- Genre: History, travel
- Presented by: Danny Wood Sam Wood Ben Wood
- Country of origin: United Kingdom
- Original language: English
- No. of series: 1
- No. of episodes: 6

Production
- Executive producer: Chris Granlund
- Producers: Robin Dashwood Fiona Cushley Andrea Illescas
- Production locations: Spain France Italy Tunisia
- Cinematography: John Bretherton
- Editors: Mike Duly Moira Knowles
- Running time: 30 minutes
- Production company: BBC

Original release
- Network: BBC Four
- Release: 19 July – 23 August 2010

= On Hannibal's Trail =

Television series

On Hannibal's Trail is a history and travel BBC television series in which three Australian brothers – Danny, Ben and Sam Wood – set out cycling on the trail of Hannibal, the Carthaginian general who marched from Spain to Rome at the head of an invading army accompanied by elephants.

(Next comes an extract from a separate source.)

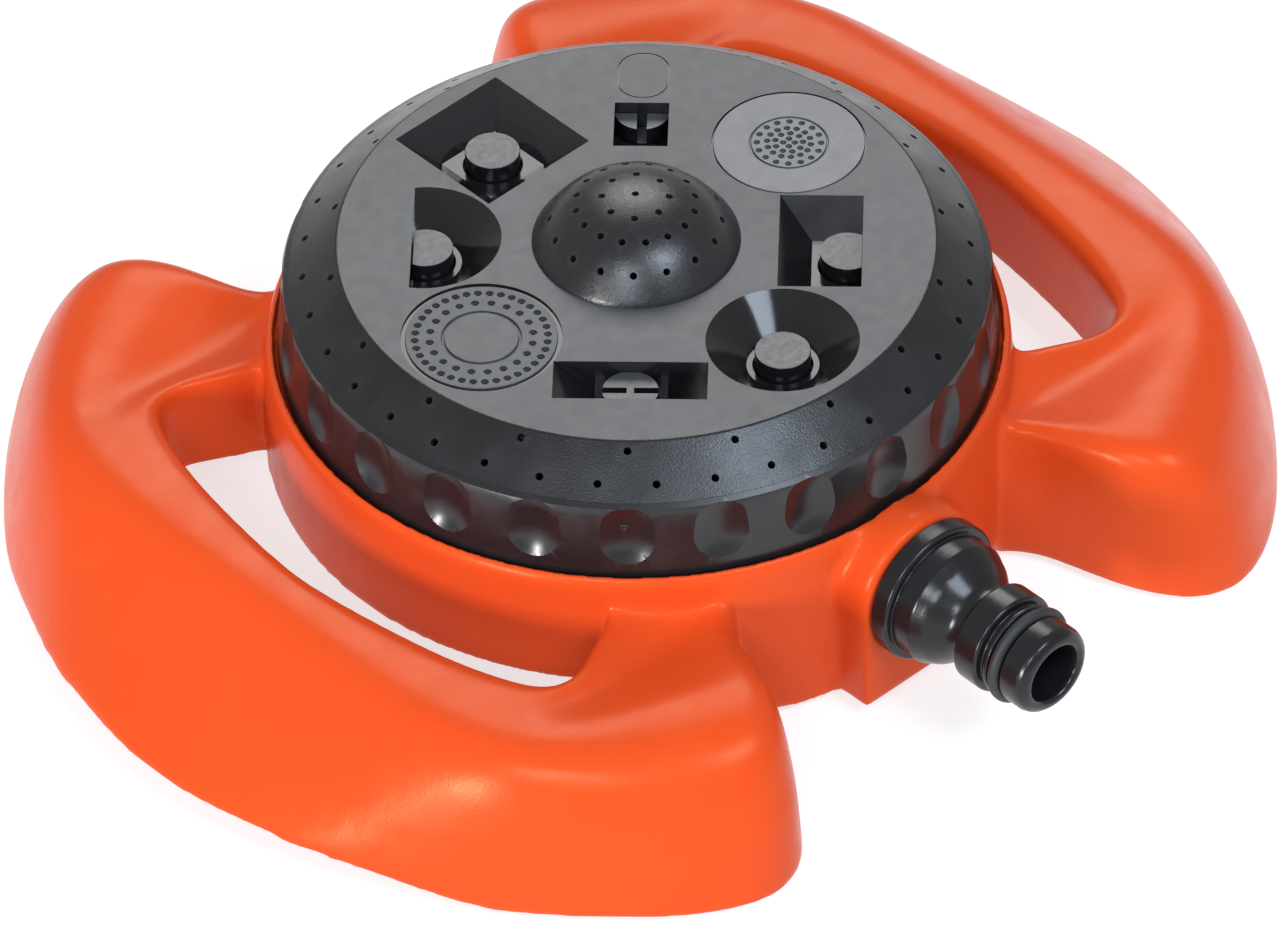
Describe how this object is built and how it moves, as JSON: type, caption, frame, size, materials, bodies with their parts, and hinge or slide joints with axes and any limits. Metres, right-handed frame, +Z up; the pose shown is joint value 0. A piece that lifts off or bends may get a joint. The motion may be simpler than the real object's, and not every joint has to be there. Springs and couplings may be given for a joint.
{
  "type": "lawn sprinkler",
  "caption": "Static lawn sprinkler with a turning pattern dial on a winged base and a click-fit hose connector.",
  "frame": {"origin": "on the dial's axis, on the ground plane that the four feet and the bottom cover rest on", "axes": "+Z up along the dial's axis; -Y out along the hose connector; X across the two wings"},
  "size_m": [0.2184, 0.1849, 0.063],
  "materials": {
    "orange_plastic": "satin moulded plastic, faint grain",
    "black_plastic": "plain moulded plastic",
    "connector_plastic": "satin black plastic, turned lines",
    "white_plastic": "smooth acetal",
    "rubber": "matt rubber",
    "steel": "bright stainless steel",
    "face_plastic": "satin grey-black plastic, fine spark texture",
    "grip_plastic": "glossy black plastic",
    "dome_plastic": "satin black plastic, fine spark texture",
    "disc_plastic": "satin grey plastic",
    "core_plastic": "satin grey-black plastic"
  },
  "bodies": {
    "base": {"base_shell": "orange_plastic", "bottom_cover": "black_plastic", "cover_screws": "steel", "spindle_bush": "white_plastic", "water_duct": "black_plastic", "inlet_connector": "connector_plastic", "inlet_washer": "rubber", "coupling_o_ring": "rubber", "seal_spring": "steel", "click_spring": "steel"},
    "dial": {"dial_cap": "face_plastic", "grip_ring": "grip_plastic", "dome_rose": "dome_plastic", "mist_disc": "disc_plastic", "ring_disc": "disc_plastic", "full_circle_core": "core_plastic", "quarter_core": "core_plastic", "half_circle_core": "core_plastic", "square_core": "core_plastic", "strip_core": "core_plastic", "slot_core": "core_plastic", "distribution_plate": "black_plastic", "plate_gasket": "rubber", "plate_screws": "steel", "spindle_screw": "steel", "spindle_washer": "steel"},
    "seal": {"port_seal": "white_plastic"},
    "click": {"click_plunger": "white_plastic"}
  },
  "joints": [
    {"name": "dial_turn", "type": "hinge", "parent": "base", "child": "dial", "pos_m": [0, 0, 0.032], "axis": [0, 0, 1], "continuous": true},
    {"name": "seal_float", "type": "slide", "parent": "base", "child": "seal", "axis": [0, 0, 1], "range_m": [-0.0008, 0], "stiffness_N_per_m": 400, "springref_m": 0.0005, "deforming": ["seal_spring"]},
    {"name": "click_press", "type": "slide", "parent": "base", "child": "click", "axis": [0, 0, 1], "range_m": [-0.0004, 0.0012], "stiffness_N_per_m": 500, "springref_m": 0.002, "deforming": ["click_spring"]}
  ]
}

The series was first shown on BBC Four in July 2010, and later repeated on BBC HD and BBC Two. In 2012, it was sold to the National Geographic Channel and is now being shown worldwide.

==Episodes==
1. "Hitting the Road" – 19 July 2010

The brothers hit the road, cycling up the east coast of Spain, passing through the palms of Elche, the beaches of Benidorm and Valencia's zoo before arriving at Sagunto, where Hannibal's war against the Romans truly began. On the way, they meet Australian cycling champion Matthew Lloyd and they talk to the elephants – and their keepers.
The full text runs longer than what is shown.